Beyond that, it turns out a three-and-a-half minute ad from a games company told almost 100% truths, showed us a product it actually intended to release as it was shown, and suggested actual realistic scenarios in which its console would be used. Basically the precise opposite of Microsoft and Kinect, then.
So it's been just over nine months since Nintendo didn't manufacture enough consoles to satiate our demand, or 'released it' if you want to get technical. In that time, what's actually happened? Well, for one (and not to get too hung up it), everything in that reveal video is already out. Breath of the Wild, NBA 2K18, Skyrim, Splatoon 2, Mario Kart 8 Deluxe and Mario Odyssey – all actually finished and released on the system. That in itself is an achievement.

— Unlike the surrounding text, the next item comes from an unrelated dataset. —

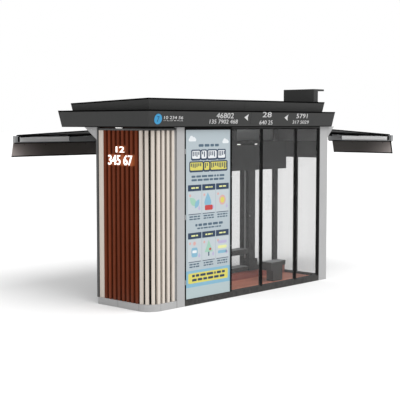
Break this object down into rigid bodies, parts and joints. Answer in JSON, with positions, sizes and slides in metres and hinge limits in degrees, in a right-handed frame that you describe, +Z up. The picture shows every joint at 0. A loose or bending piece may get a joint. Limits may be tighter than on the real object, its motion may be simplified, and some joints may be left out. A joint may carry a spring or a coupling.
{
  "type": "bus shelter",
  "caption": "Glazed bus shelter with a slatted end wall, a poster case, a flared tiered roof and cantilevered awnings over an open back doorway.",
  "frame": {"origin": "centre of the ground footprint of the walls, on the ground", "axes": "+X along the glazed front to the right end, +Y from the front to the back, +Z up"},
  "size_m": [6.2738, 3.1788, 3.225],
  "materials": {
    "light_panel": "satin powder coat",
    "wall_panel": "matt powder coat",
    "dark_frame": "satin powder coat",
    "grey_frame": "satin powder coat",
    "roof_metal": "satin powder coat",
    "awning_panel": "satin powder coat",
    "awning_frame": "satin powder coat",
    "red_slats": "stained, satin",
    "beige_slats": "satin powder coat",
    "deck_boards": "oiled boards",
    "clear_glass": "polished",
    "smoked_sheet": "smoked, semi-gloss",
    "poster_face": "printed, satin",
    "lit_face": "lit from inside",
    "lamp_face": "frosted",
    "seat_grey": "matt"
  },
  "bodies": {
    "root": {"base_plate": "dark_frame", "floor_deck": "deck_boards", "plinth": "light_panel", "left_wall": "wall_panel", "corner_wall": "wall_panel", "rear_jamb": "grey_frame", "red_slats": "red_slats", "beige_slats": "beige_slats", "slat_rail": "light_panel", "lit_sign": "lit_face", "lamps": "lamp_face", "front_post": "light_panel", "front_column": "light_panel", "front_rails": "dark_frame", "front_mullions": "dark_frame", "front_glass": "clear_glass", "poster_case": "dark_frame", "poster_panel": "poster_face", "room_sills": "dark_frame", "end_frame": "grey_frame", "end_glass": "clear_glass", "back_posts": "grey_frame", "back_transom": "grey_frame", "back_glass": "clear_glass", "kick_board": "deck_boards", "window_ledge": "grey_frame", "header_box": "grey_frame", "service_column": "grey_frame", "perch_seat": "seat_grey", "stool": "seat_grey", "ceiling": "roof_metal", "roof_fascia": "roof_metal", "roof_ledge": "roof_metal", "crown_fascia": "roof_metal", "crown_sheet": "roof_metal", "roof_cowl": "roof_metal", "cowl_cap": "roof_metal", "back_awning_sheet": "awning_panel", "back_awning_frame": "awning_frame", "back_awning_skirt": "smoked_sheet", "end_awning_sheet": "awning_panel", "end_awning_frame": "awning_frame", "end_awning_skirt": "smoked_sheet", "awning_brackets": "light_panel"}
  },
  "joints": []
}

Beyond that, we've gone from general derision directed at Nintendo and its flailing, confusing Wii U to the kind of awe and respect the company has known and – let's be honest – expected from us players for many a year. I'm not going to say it was easy for them or that things have just shunted back to normality, because there's been a monumental effort on the part of the Big N to re-establish all this goodwill and win back the love. But the shift back does feel like a return to how things were.
Obviously, it helps that the past nine months have seen two genuine GOAT contenders on one console, from the same company. But let's not dwell on tha—
Actually, let's dwell on that, because good god we need to celebrate something in 2017: year of unending sadness.
My personal feelings on Zelda games past don't factor into this much, but let it be known I have not enjoyed a game in this series, ever, and I've been playing them 20-odd years. Breath of the Wild changed that fact with such apparent ease that not only am I embarrassed about my previous Zelda dislike, I am actively seeking out previous titles to replay and reappraise as a sort of penance.
The scope of its world, the depth of its systems, the fact you could thwock a tree trunk (while riding it) halfway across the game map – everything came together so easily, so naturally, that it could only ever be a game that took a hell of a lot of time and work to get right. Nothing this good would ever be expected to be a launch title, and a game like Breath of the Wild on any other console would be the absolute standout on its roster, period.
This is the Switch, though, so obviously just a few months later Super Mario Odyssey released and showed yet another absolute masterclass in design. If anything, it was a wonderful parallel for the Switch itself: a game we all had our eyes on and were eager to learn more about, that turned out to be something rather unexpected (you're friends with a hat), and that ultimately ended up being one of the Best Things To Happen, Ever.
I could just copy and paste the above Zelda paragraph here because by crikey if Nintendo didn't just do it twice in under a year – effortlessly good fun, depth of systems, a bewilderingly well-made world... just, yeah. Amazing. I've not finished it yet, mind you, so my reviewer instincts stop me from calling it the best of the best, just in case it goes terrible in the last two hours of play. Naturally.
(On a personal note, part of the reason I haven't finished Odyssey is because the Switch allowed me the chance to – finally – play an Elder Scrolls game on the go. I've been waiting on that for over a decade, and I don't even care if we're supposed to hate Bethesda this week or not.)
And it hasn't stopped with the big names hitting the Switch, either – independent developers are finding a whole new market for their games with Nintendo. Yes, another thing I would have baulked at, were you to have told me a year ago it would happen. Stardew Valley, Golf Story, Overcooked – I don't need to list them all, there's a list for that – all vying for a position – for visibility – on a machine that isn't yet breaking under the strain of five triple-A releases per week. Translated: indie devs have realized they can make money on the Switch.
Few predicted just how much of an indie games machine the Switch would become. Well, except for those who saw precisely this happening on Sony's PS Vita, but let's not get bogged down in that. The fact is, Nintendo has on its hands (in our hands) a machine with some of the absolute best games for $60 alongside the absolute best at $20 – and you can take it with you wherever you go.
It's no surprise, then, that the Switch has sold stupendously well, revealing most analysts' predictions to be nothing more than half-ignorant guesswork. And that includes Nintendo's internal predictions, which fell short of the device's actual sales. The numbers don't lie, as Sesame Street's Count never said, and the most recent predictions -- from analysts, who I may have just said are half-ignorant -- have the Switch shifting just shy of 17 million units around its first birthday.
If you'd told me this a year ago, I'd have laughed you out of my Celebrity Deathproof Bunker 2016 Edition, and you'd even hear some chuckles were the claim thrown around back in March. But time makes fools out of all of us, especially when we doubt Nintendo. The Switch is here, it's established, it's the most exciting place for games this side of a specced-up PC, and the future is looking incredibly bright.
Really though, I'm still smarting over the fact I can't actually play Skyrim without the Joycons attached while on a plane. That advert was such an egregious lie, and a slap in the face to those of us who actually value sky law.